IN 1875, WHEN Stanley passed through Uganda on his east-to-west crossing of the continent, he saw Mutesa, then about thirty-eight, at war against the Wavuma people on the northern shore of Lake Victoria. Mutesa’s army was vast. Stanley, doing a rough and ready calculation (and perhaps exaggerating), makes it 150,000, adding in 100,000 followers and women (Mutesa went everywhere with his harem), to make a grand total of 250,000 in Mutesa’s camp.
There were musketeers now in Mutesa’s army, but this did not give them anything like an overwhelming advantage. The Wavuma, who used only spears, knew about muskets and were not frightened of them. They were also skilled fighters on water. Mutesa’s people were better on land; on water they were nervous of tipping over; and for much of the time the advantage seemed to be with the Wavuma.
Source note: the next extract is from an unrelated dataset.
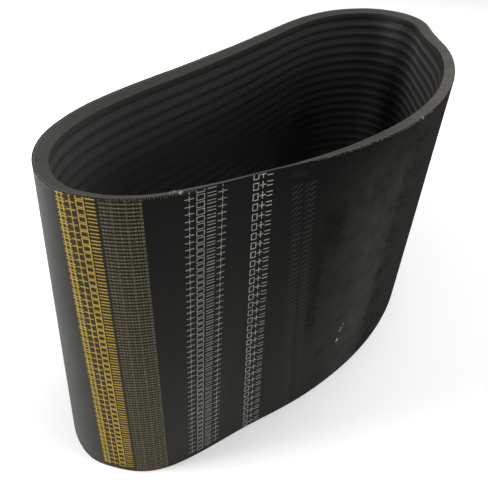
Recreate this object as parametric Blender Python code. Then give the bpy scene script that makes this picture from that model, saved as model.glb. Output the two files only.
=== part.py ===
"""An uncut sleeve of joined V belts, standing on one of its cut edges.

The sleeve is an endless wall of cured plies. From the outside in they are two cover plies,
the cushion rubber, the wound tensile cord, the adhesion rubber, and then one V strand for
each belt that the sleeve will be slit into. The loop is slack, so it stands as a long,
bent oval. Lengths are in metres, +Z is up, and the sleeve stands on Z = 0.
"""

import math

import bmesh
import bpy
from mathutils import Vector

# The sleeve as a whole.
SLEEVE_HEIGHT = 0.248
STRAND_COUNT = 24
STRAND_PITCH = 0.0103
EDGE_TRIM = (SLEEVE_HEIGHT - STRAND_COUNT * STRAND_PITCH) / 2

# The wall. A depth is measured inwards from the sleeve's outer face.
PLY_GAP = 0.0003
WALL_THICKNESS = 0.0100
CUT_SLOPE = math.tan(math.radians(21.8))  # the knife left the top edge lower on its inner side
FLANK_SLOPE = math.tan(math.radians(20.0))  # half of the V's 40 degrees
SAMPLES_PER_SPAN = 3
PLY_BANDS = 6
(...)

People came out on to the hills above Lake Victoria to see the battle. The engravings in Stanley’s book, many of them based on photographs by Stanley, show what the watchers would have seen. They show the beautiful boats lined up, and the formations of the two disciplined armies, though the details of boats and fighting men in the distance are crowded and not always clear. The battle would have been frustrating for the watchers; since the fighters took their time, seeming to retire after every little episode. When Stanley sought Mutesa out to give advice about the battle, Mutesa appeared to have lost interest in it, and wanted to talk only about religion.
War was noise, to frighten the enemy. Mutesa had fifty drummers, as many flute-players, and any number of men ready to shake gourds with pebbles. There were also more than a hundred witchdoctors, men and women, specially selected, fantastically dressed (the Wavuma were no doubt meant to notice), who had brought along their most potent charms, to keep the evil eye off Mutesa and to sink the Wavuma. Before any action they presented their charms to Mutesa who, already half Muslim and half Christian, acknowledged these precious things of Africa—dead lizards, human fingernails and so on—with great style, pointing an index finger at what was presented, not touching it, and then, like a sovereign at a levee, waiting to see what came next.
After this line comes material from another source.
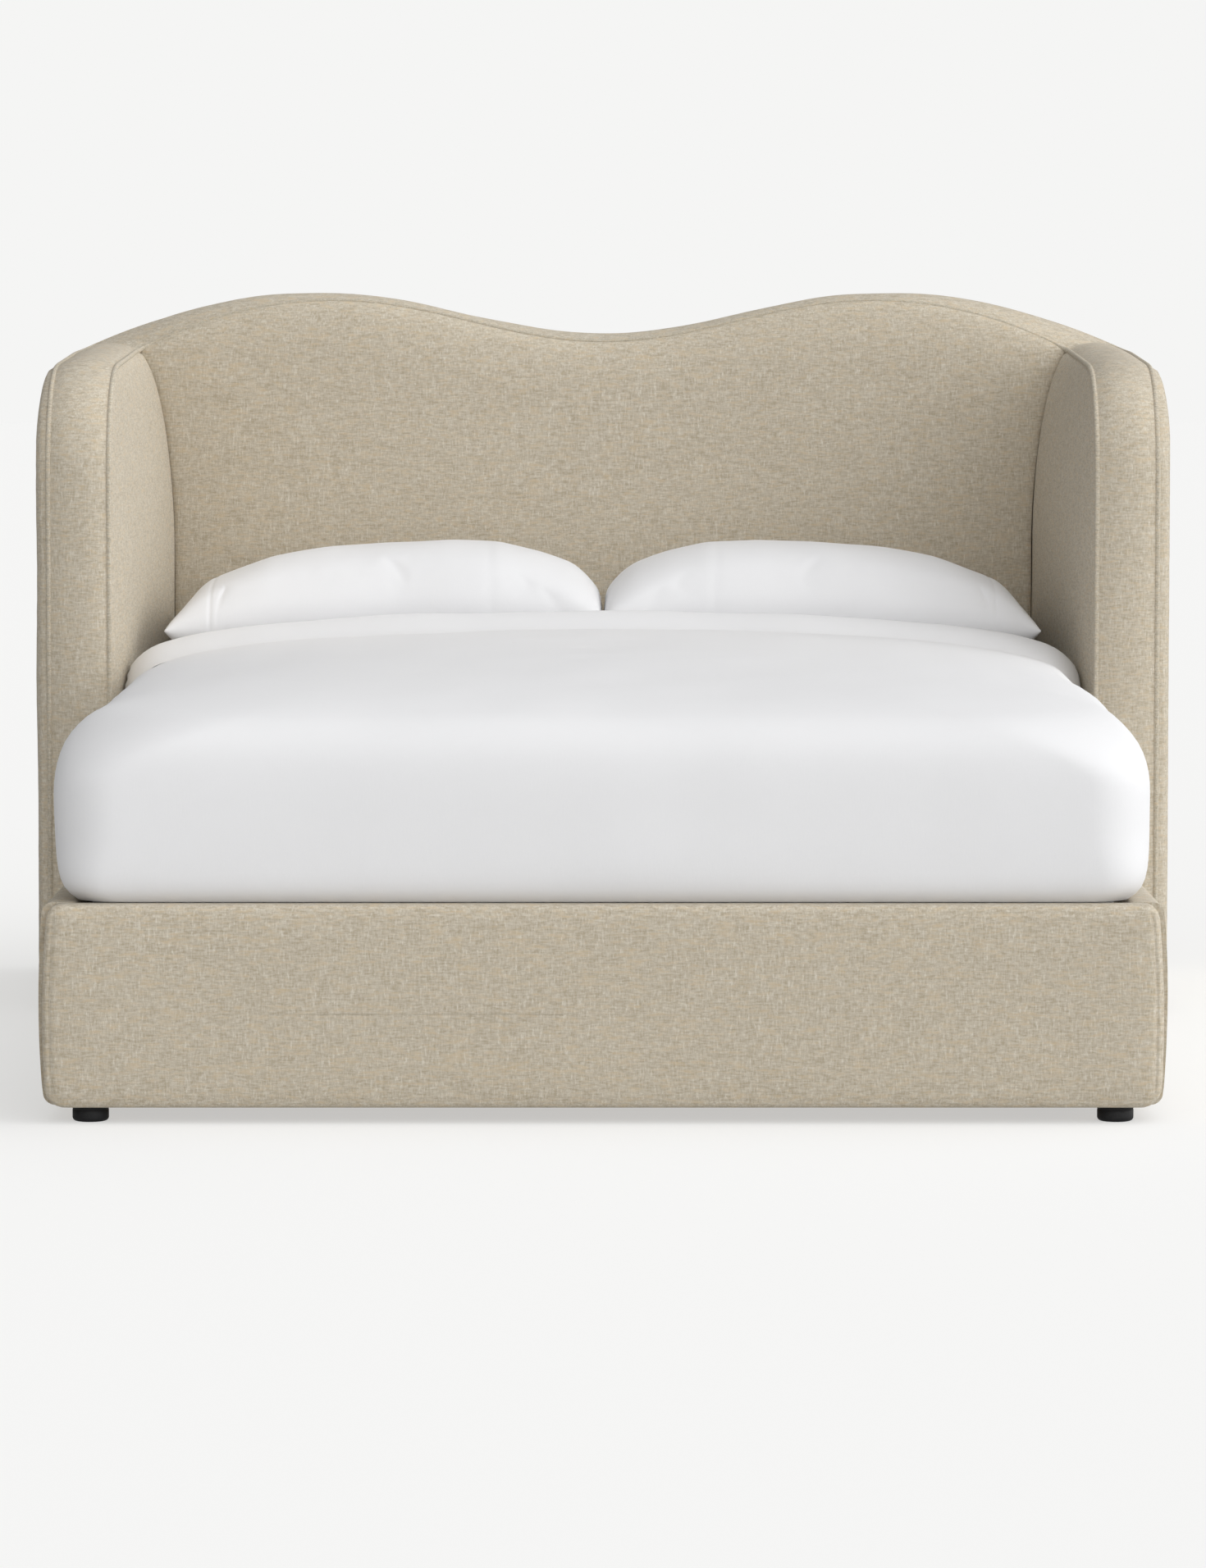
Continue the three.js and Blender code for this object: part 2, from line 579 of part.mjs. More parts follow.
// ---------------------------------------------------------------- mattress support
/** Slats across the ledgers, the beam under their middles and the legs under the beam. */
function slatsAndBeam() {
  const halfSlat = railInner - SLAT.endGap;
  const [first, last] = [mattressFront + SLAT.margin, mattressRear - SLAT.margin];
  steps(first, last, SLAT.count - 1).forEach((depth, i) => {
    const low = [-halfSlat, depth - SLAT.width / 2, slatBottom];
    const high = [halfSlat, depth + SLAT.width / 2, slatBottom + SLAT.thickness];
    piece(`slat_${String(i + 1).padStart(2, "0")}`, block(low, high), SOFTWOOD());
  });
  const beamBottom = ledgerTop - BEAM.height;
  const beamRear = panelFront - CLEARANCE;
  const beam = block([-BEAM.width / 2, FOOTBOARD.thickness + CLEARANCE, beamBottom], [BEAM.width / 2, beamRear, ledgerTop]);
  piece("centre_beam", beam, SOFTWOOD());
  CENTRE_LEG.depths.forEach((depth, i) => {
    const half = CENTRE_LEG.side / 2;
    const leg = block([-half, depth - half, 0], [half, depth + half, beamBottom - CLEARANCE]);
    piece(`centre_leg_${i + 1}`, leg, SOFTWOOD());
  });
}

/** A round bolt head standing on a face, pointing along a direction. */
function boltHead(point, direction) {
  const head = new THREE.CylinderGeometry(BOLT.radius, BOLT.radius, BOLT.height, 8);
  head.translate(0, BOLT.height / 2 - 0.5, 0);
  const turn = new THREE.Quaternion().setFromUnitVectors(new THREE.Vector3(0, 1, 0), direction);
  return solid(head.applyQuaternion(turn).translate(point.x, point.y, point.z));
}

/** Timber blocks behind the footboard and steel angles on the headboard, with the heads of their bolts. */
function cornerFixings(name, side) {
  const outer = railInner - CLEARANCE;
  const across = (low, high) => (side < 0 ? [-high, -low] : [low, high]);
  const front = FOOTBOARD.thickness + CLEARANCE;
  const [low, high] = across(outer - BLOCK.width, outer);
  const blockTop = underside + BLOCK.height;
  const rear = front + BLOCK.length;
  let corner = solid(block([low, front, underside], [high, rear, blockTop]));
  for (const z of [underside + 2 * BOLT.edge, blockTop - BOLT.edge]) {
    corner = corner.add(boltHead(place((low + high) / 2, rear, z), new THREE.Vector3(0, 1, 0)));
  }
  piece(`${name}_corner_block`, geometryOf(corner), SOFTWOOD());

  const wall = panelFront - CLEARANCE;
  const { plate, leg, bottom, height } = BRACKET;
  const [farLow, farHigh] = across(outer - leg, outer);
  const [legLow, legHigh] = across(outer - plate, outer);
  let angle = solid(block([farLow, wall - plate, bottom], [farHigh, wall, bottom + height]))
    .add(solid(block([legLow, wall - leg, bottom], [legHigh, wall, bottom + height])));
  for (const z of [bottom + BOLT.edge, bottom + height - BOLT.edge]) {
    const onWall = place(side * (outer - leg + BOLT.edge), wall - plate, z);
    const onRail = place(side * (outer - plate), wall - leg + BOLT.edge, z);
    angle = angle.add(boltHead(onWall, new THREE.Vector3(0, -1, 0)));
    angle = angle.add(boltHead(onRail, new THREE.Vector3(-side, 0, 0)));
  }
  piece(`${name}_head_bracket`, geometryOf(angle), STEEL());
}

/** Short round feet under the footboard's corners and both ends of each wing. */
function feet() {
  const { radius, sole, sideInset, frontDepth, wingInset, rearInset } = FOOT;
  const top = BED.floorGap - CLEARANCE;
  const profile = [[0, 0], [sole, 0], [radius - 2.5, 3], [radius - 0.8, 9], [radius, top], [0, top]];
  const wingSide = (wingFrameInner + wingFrameOuter) / 2;
  const spots = [
    ["front", railOuter - sideInset, frontDepth],
    ["wing", wingSide, wingPlane + wingInset],
    ["rear", wingSide, rearPlane - rearInset],
  ];
  for (const [name, x, depth] of spots) {
    for (const [hand, sign] of [["left", -1], ["right", 1]]) {
      const foot = new THREE.LatheGeometry(profile.map(([r, z]) => new THREE.Vector2(r, z)), 16);
      const spot = place(sign * x, depth, 0);
      piece(`${hand}_${name}_foot`, foot.rotateX(Math.PI / 2).translate(spot.x, spot.y, spot.z), BLACK_FOOT());
    }
  }
}

// ---------------------------------------------------------------- bedding
/** A horizontal ring with rounded corners, between a front and a rear depth. */
function levelRing(half, front, rear, z, radius, perCorner = 4) {
  const low = new THREE.Vector2(-half, front);
  const high = new THREE.Vector2(half, rear);
  return roundedRectangle(low, high, [radius, radius, radius, radius], perCorner).map((p) => place(p.x, p.y, z));
}

/** A ring round the mattress at one height, inset evenly. */
function mattressRing(inset, z) {
  const half = MATTRESS.width / 2 - inset;
  return levelRing(half, mattressFront + inset, mattressRear - inset, z, MATTRESS.corner - inset);
}

/** The mattress, square-edged with rounded corners. */
function mattress() {
  const { edge } = MATTRESS;
  const rings = [
    mattressRing(edge, mattressBottom),
    mattressRing(edge / 5, mattressBottom + edge / 3),
    mattressRing(0, mattressBottom + edge),
    mattressRing(0, mattressTop - edge),
    mattressRing(edge / 5, mattressTop - edge / 3),
    mattressRing(edge, mattressTop),
  ];
  piece("mattress", skin(rings), TICKING());
}

/** The duvet, tucked down over the foot and sides of the mattress and open under its head end. */
function duvet() {
  const { ease } = DUVET;
  const half = MATTRESS.width / 2 + DUVET.sideDrop;
  const front = mattressFront - DUVET.frontDrop;
  const rear = mattressRear - DUVET.bare;
  const top = mattressTop + DUVET.loft;
  const bottom = BED.sideTop + DUVET.hem;
  const level = (inset, rearInset, z, radius) => levelRing(half - inset, front + inset, rear - rearInset, z, radius, 5);
  const outer = skin([
    level(30, 4, bottom, 60),
    level(12, 2, bottom + 26, 75),
    level(2, 0, lerp(bottom, top, 0.34), 88),
    level(0, 0, lerp(bottom, top, 0.55), 92),
    level(8, 0, top - 82, 100),
    level(24, 4, top - 52, 115),
    level(64, 12, top - 26, 140),
    level(200, 40, top - 8, 200),
    level(420, 160, top, 260),
  ]);
  const { edge } = MATTRESS;
  const cavity = skin([
    mattressRing(-ease, mattressBottom),
    mattressRing(-ease, mattressTop - edge),
    mattressRing(edge / 5 - ease, mattressTop - edge / 3 + ease / 2),
    mattressRing(edge - ease, mattressTop + CLEARANCE),
  ]);
  piece("duvet", geometryOf(solid(outer).subtract(solid(cavity))), COTTON());
}

/** One plump pillow lying against the headboard. */
function pillow(name, side) {
  const { width, length, thickness, tilt, gap, headGap } = PILLOW;
  const levels = [-1, -0.9, -0.66, -0.34, 0, 0.34, 0.66, 0.9, 1];
  const rings = levels.map((t) => {
    const fill = Math.max((1 - Math.abs(t) ** 2.4) ** (1 / 2.4), 0.3);
    const halfWidth = (width / 2) * lerp(fill, 1, 0.25);
    const halfLength = (length / 2) * lerp(fill, 1, 0.1);
    const ring = roundedRectangle(
      new THREE.Vector2(-halfWidth, -halfLength), new THREE.Vector2(halfWidth, halfLength),
      Array(4).fill(lerp(150, 40, fill) * fill + 10), 4,
    );
    return ring.map((p) => new THREE.Vector3(p.x, p.y, (t * thickness) / 2));
  });
  const geometry = skin(rings).rotateX(THREE.MathUtils.degToRad(tilt));
  geometry.computeBoundingBox();
  const lift = mattressTop + CLEARANCE - geometry.boundingBox.min.z;
  const spot = place(side * (gap + width / 2), mattressRear - headGap, lift);
  piece(`${name}_pillow`, geometry.translate(spot.x, spot.y, spot.z), COTTON());
}

// ---------------------------------------------------------------- the bed
headboardFrame();
headboardPadding();
borderBand();
pipings();
footboard();
slatsAndBeam();
feet();
for (const [name, side] of [["left", -1], ["right", 1]]) {
  wing(name, side);
  sideRail(name, side);
  cornerFixings(name, side);
  pillow(name, side);
}
mattress();
duvet();

export default group;
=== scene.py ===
"""Dresses the upholstered wingback bed: linen shell, piped band, rails, footboard and white bedding.

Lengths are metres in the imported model's frame: X across, Y towards the headboard, Z up from the floor.
"""

from __future__ import annotations

import json
import logging
import math
from dataclasses import dataclass
from enum import Enum
from typing import Sequence

import bmesh
import bpy
import numpy as np
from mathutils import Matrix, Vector

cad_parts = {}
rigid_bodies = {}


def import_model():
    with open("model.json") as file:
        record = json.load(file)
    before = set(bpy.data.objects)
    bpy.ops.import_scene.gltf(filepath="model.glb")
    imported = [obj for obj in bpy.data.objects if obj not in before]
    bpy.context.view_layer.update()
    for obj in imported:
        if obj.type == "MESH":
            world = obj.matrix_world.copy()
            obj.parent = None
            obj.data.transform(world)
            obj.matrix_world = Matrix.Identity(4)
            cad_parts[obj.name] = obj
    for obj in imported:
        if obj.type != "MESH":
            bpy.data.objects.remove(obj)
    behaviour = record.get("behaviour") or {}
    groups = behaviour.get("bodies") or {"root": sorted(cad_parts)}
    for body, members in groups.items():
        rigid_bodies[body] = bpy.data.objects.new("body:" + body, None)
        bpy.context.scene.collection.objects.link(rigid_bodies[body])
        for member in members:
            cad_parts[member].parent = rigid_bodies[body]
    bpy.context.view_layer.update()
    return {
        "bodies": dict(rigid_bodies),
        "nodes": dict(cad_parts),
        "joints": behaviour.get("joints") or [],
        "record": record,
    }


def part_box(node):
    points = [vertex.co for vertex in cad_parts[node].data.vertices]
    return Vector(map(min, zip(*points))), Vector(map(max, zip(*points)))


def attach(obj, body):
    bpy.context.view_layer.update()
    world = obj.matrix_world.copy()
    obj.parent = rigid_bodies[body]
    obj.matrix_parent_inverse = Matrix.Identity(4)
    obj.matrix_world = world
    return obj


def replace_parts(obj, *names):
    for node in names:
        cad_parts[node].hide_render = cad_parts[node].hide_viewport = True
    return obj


log = logging.getLogger("bed")
MM = 0.001
UP = np.array([0.0, 0.0, 1.0])
NodeSocket = bpy.types.NodeSocket
Piece = bpy.types.Object
Colour = tuple[float, float, float]


class Side(Enum):
    """The two sides of the bed, with the sign of X on each."""

    LEFT = -1
    RIGHT = 1

    @property
    def word(self) -> str:
        """The side's name as the pieces spell it."""
        return self.name.lower()

    @property
    def mirror(self) -> np.ndarray:
        """What a point on the right of the bed is multiplied by to move it to this side."""
        return np.array([self.value, 1.0, 1.0])


class Grain(Enum):
    """The axis that a board's grain runs along."""

    ACROSS = 0
    ALONG = 1
    UP = 2


# ---------------------------------------------------------------- curves and noise


def blend(a: np.ndarray | float, b: np.ndarray | float, t: np.ndarray | float) -> np.ndarray:
    """The value a share t of the way from a to b."""
    return np.asarray(a) + (np.asarray(b) - np.asarray(a)) * t


def ease(t: np.ndarray | float) -> np.ndarray:
    """A smooth step from 0 at 0 to 1 at 1."""
    t = np.clip(t, 0.0, 1.0)
    return t * t * (3.0 - 2.0 * t)


def roll(t: np.ndarray | float, power: float = 2.0) -> np.ndarray:
    """Rises from 0 to 1 along a quarter of a superellipse, upright at 0 and level at 1."""
    t = np.clip(t, 0.0, 1.0)
    return np.clip(1.0 - (1.0 - t) ** power, 0.0, 1.0) ** (1.0 / power)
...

Protected in this way, Mutesa began to threaten his commanders. He was going to strip the cowards of all their dignity and all the blessings he had given them. They had started life as peasants; they were going to be returned to that state. Some he was going to burn over a slow fire. (Burning: Mutesa’s mind often went back to this punishment, which he had narrowly escaped as a young man.) The chief minister, recognising the passion of his ruler, threw himself on the ground before the Kabaka and said, “Kabaka, if tomorrow you see my boat retreating from the enemy, you can cut me into small pieces or burn me alive.”
When Stanley next saw Mutesa, Mutesa was in high spirits. His men had managed to seize an old chief of the Wavuma and Mutesa intended to burn the old man alive, to teach the Wavuma a lesson. Stanley talked him out of that, and Stanley also, to everyone’s relief, mediated a peace between the parties.
This happened in 1875. In 1884 Mutesa was dead and was being buried in the tomb at Kasubi, which he had modelled on the tomb of his father Sunna at Wamala. He was, indeed, like his father. The country had given him no other model.